-- begin Stored rows --
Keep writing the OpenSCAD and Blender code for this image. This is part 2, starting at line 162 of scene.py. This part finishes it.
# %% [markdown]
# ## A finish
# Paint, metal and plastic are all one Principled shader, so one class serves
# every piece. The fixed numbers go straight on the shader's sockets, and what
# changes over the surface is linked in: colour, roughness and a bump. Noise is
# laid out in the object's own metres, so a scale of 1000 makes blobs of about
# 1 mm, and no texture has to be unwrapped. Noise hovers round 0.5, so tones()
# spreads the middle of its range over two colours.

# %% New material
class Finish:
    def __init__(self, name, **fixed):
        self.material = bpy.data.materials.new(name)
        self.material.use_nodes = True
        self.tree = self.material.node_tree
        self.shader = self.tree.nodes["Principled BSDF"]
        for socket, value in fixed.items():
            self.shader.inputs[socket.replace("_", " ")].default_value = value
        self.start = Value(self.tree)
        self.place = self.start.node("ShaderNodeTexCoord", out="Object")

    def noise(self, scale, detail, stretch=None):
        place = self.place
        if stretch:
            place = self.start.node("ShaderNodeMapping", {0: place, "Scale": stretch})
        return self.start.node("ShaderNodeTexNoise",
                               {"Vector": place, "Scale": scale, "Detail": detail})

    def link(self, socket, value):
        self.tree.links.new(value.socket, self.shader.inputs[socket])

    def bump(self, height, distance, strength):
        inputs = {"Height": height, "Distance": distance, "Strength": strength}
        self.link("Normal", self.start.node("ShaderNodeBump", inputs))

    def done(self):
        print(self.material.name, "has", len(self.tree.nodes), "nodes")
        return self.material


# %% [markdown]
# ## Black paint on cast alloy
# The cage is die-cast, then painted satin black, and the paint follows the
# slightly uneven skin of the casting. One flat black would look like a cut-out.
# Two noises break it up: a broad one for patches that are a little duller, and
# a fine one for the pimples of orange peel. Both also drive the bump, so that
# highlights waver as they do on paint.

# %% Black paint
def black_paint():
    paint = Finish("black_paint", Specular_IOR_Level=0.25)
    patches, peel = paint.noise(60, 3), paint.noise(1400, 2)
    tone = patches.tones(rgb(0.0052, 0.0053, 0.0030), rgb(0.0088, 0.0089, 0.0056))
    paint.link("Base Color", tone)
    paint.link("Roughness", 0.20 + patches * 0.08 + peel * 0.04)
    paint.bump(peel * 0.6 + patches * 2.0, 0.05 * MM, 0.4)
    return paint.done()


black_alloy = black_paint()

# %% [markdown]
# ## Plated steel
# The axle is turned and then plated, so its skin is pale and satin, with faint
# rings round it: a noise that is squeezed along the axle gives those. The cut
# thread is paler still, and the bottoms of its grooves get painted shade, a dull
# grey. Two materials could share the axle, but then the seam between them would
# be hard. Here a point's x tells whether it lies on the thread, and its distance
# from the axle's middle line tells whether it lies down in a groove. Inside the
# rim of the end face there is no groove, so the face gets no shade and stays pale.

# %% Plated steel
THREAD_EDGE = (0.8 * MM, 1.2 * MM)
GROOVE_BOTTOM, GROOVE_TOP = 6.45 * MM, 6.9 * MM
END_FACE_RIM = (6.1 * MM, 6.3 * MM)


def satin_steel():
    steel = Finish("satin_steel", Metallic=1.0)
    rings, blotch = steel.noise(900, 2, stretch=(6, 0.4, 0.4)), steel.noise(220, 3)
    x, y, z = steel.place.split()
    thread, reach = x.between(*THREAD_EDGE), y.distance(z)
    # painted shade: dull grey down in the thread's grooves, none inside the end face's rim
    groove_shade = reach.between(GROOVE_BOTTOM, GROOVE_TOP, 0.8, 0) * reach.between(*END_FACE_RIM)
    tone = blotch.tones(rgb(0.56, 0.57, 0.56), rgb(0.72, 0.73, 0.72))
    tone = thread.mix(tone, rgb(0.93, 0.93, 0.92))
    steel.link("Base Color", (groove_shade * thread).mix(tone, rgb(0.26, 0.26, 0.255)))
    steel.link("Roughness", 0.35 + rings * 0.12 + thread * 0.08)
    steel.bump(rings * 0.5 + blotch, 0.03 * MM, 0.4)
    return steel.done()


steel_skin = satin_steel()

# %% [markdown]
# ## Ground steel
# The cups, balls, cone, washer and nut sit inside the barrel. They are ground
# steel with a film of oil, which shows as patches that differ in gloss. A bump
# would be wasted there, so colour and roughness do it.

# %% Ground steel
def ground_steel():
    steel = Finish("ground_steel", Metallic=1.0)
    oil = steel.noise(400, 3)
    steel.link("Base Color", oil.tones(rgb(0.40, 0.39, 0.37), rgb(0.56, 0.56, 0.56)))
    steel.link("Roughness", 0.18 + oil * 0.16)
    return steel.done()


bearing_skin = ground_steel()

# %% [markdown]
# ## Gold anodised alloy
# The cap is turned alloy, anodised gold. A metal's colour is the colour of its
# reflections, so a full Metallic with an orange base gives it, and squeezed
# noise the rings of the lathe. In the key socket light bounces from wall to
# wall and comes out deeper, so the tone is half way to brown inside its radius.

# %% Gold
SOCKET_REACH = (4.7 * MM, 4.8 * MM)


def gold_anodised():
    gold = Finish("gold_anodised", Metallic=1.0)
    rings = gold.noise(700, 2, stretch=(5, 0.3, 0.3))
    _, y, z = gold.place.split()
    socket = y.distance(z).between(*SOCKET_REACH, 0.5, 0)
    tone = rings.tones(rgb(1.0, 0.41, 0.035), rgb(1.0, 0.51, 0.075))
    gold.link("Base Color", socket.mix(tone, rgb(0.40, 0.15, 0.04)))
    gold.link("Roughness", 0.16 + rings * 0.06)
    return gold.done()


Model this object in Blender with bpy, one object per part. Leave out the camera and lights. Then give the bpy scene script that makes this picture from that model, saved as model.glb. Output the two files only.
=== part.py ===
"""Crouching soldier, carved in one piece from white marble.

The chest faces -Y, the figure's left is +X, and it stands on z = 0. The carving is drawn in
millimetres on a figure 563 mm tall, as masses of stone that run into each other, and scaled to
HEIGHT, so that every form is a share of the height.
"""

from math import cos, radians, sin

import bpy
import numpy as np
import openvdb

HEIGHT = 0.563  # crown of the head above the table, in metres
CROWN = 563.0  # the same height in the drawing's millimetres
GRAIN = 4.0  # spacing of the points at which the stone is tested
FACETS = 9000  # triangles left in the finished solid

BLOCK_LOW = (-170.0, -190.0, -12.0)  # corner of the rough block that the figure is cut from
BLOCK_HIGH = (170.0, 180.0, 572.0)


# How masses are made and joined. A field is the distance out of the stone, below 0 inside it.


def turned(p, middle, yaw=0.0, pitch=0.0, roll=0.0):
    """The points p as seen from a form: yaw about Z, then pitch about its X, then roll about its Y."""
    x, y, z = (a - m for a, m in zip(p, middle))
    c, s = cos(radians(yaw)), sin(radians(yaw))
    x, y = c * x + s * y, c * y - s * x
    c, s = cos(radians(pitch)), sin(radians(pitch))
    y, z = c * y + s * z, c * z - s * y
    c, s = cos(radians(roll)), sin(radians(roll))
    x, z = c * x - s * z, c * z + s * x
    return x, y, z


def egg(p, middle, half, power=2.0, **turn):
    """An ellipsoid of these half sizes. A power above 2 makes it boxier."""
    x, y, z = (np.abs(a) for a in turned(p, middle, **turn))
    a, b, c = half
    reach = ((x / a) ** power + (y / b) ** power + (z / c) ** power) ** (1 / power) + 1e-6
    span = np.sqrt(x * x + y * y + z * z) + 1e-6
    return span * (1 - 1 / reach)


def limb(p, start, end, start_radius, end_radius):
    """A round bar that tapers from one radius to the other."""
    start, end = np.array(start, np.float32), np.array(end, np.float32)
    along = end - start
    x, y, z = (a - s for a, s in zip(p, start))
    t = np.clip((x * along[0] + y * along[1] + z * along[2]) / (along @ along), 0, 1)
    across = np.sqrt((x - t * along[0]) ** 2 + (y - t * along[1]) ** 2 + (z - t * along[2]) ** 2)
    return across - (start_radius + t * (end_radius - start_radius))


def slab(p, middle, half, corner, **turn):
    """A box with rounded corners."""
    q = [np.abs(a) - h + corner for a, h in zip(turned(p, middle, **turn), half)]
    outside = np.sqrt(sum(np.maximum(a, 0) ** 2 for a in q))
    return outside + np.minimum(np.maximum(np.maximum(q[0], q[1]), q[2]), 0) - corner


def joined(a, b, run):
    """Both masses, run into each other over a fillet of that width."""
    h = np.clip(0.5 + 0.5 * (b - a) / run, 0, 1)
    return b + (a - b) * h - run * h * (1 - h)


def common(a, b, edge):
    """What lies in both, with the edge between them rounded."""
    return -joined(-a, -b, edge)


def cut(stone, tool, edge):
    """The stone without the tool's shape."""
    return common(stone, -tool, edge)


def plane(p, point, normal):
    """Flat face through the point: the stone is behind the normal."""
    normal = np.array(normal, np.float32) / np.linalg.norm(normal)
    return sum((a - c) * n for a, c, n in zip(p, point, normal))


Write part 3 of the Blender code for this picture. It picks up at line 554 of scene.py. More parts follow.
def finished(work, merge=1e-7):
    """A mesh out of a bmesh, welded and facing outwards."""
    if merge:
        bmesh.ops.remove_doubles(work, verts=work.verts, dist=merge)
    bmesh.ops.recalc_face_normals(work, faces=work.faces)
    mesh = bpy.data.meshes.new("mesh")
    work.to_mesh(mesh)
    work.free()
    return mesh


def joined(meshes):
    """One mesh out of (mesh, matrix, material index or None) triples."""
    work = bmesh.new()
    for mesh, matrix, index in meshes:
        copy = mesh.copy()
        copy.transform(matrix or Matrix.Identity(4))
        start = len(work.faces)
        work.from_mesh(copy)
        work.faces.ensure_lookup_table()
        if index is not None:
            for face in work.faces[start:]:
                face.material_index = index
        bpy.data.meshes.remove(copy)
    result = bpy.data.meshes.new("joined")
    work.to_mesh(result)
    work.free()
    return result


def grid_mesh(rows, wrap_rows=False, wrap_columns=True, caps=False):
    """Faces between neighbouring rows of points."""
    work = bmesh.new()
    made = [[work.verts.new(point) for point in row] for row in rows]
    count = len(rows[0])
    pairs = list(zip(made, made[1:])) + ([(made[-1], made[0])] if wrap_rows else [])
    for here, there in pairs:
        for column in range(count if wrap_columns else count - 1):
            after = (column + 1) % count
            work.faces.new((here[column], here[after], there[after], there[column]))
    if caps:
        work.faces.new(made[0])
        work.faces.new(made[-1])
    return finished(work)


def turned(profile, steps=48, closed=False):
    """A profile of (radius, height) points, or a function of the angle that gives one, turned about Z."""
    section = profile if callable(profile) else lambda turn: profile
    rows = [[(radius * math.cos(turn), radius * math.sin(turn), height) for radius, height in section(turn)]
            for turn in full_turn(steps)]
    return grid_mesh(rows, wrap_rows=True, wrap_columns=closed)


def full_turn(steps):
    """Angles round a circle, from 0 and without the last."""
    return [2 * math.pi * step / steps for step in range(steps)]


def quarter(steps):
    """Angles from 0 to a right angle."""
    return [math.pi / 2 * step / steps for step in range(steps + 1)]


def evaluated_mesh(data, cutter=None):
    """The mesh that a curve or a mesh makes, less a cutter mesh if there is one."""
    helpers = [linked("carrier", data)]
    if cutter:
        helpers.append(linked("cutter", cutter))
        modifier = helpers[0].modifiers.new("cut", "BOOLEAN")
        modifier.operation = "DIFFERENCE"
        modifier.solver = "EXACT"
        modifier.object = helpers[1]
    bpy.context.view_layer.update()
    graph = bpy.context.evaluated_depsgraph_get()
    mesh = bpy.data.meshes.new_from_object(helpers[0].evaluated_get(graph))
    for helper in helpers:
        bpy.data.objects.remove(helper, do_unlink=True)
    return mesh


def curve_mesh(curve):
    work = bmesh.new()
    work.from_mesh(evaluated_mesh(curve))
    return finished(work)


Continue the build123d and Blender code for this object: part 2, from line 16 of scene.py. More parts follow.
-- end Stored rows --
Starting with the first line of the data above, copy each line exactly until you reach the line with "# spreads the"; include that line as well.

Keep writing the OpenSCAD and Blender code for this image. This is part 2, starting at line 162 of scene.py. This part finishes it.
# %% [markdown]
# ## A finish
# Paint, metal and plastic are all one Principled shader, so one class serves
# every piece. The fixed numbers go straight on the shader's sockets, and what
# changes over the surface is linked in: colour, roughness and a bump. Noise is
# laid out in the object's own metres, so a scale of 1000 makes blobs of about
# 1 mm, and no texture has to be unwrapped. Noise hovers round 0.5, so tones()
# spreads the middle of its range over two colours.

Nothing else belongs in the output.